After Gatsby's death, Nick decides to have a large funeral for him, but only Owl Eyes, servants, himself, and Gatsby's father, Henry Gatz, show up. Henry is very proud of all that Gatsby accomplished in his lifetime, especially his huge mansion. Nick breaks up with Jordan and decides to move back to the Midwest. On his way out of town he runs into Tom who admits to telling George that Gatsby killed Myrtle, causing him to get killed. Nick comes to the conclusion that, in life, everyone is always setting goals for their future but are constantly being pushed backward.
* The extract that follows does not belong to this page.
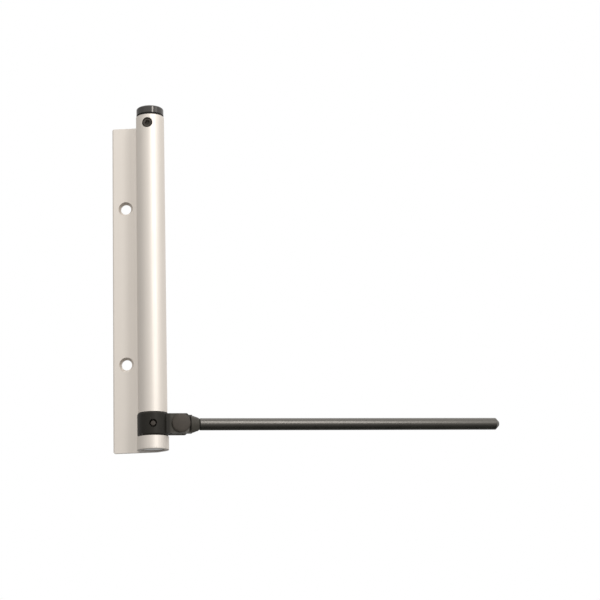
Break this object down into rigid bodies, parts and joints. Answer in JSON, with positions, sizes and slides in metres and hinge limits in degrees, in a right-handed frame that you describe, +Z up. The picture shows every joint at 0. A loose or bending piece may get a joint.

Character Description #9: Nick Carraway


  • Actually judges everyone
  • Plans Gatsby's funeral
  • Moves back to the Midwest
  • Doesn't get involved in arguments
  • Helped Gatsby and Daisy meet up
  • Disappointed with the East

Nick Carraway is sort of hypocritical because in the beginning he says he doesn't judge anyone, but he most definitely does. He describes himself as an honest, good man when he isn't exactly that either. Also, Nick's opinion of Gatsby constantly changes throughout the story, but in the end he sees him as a good friend and mourns after his death. Finally, he brings closure to most of the story's issues and the people at the end of the story.

Quote #9

"So we beat on, boats against the current, borne back ceaselessly into the past." (180)

This quote sums up the theme of the story into one sentence. It is saying that we all have dreams and ambitions but no matter how hard we try to make them happen we will always be pushed backward at some point and have to fight our way back. This relates to Gatsby as he has a dream to be with Daisy, but he is stuck in the past and can no longer be with her like he would prefer to be.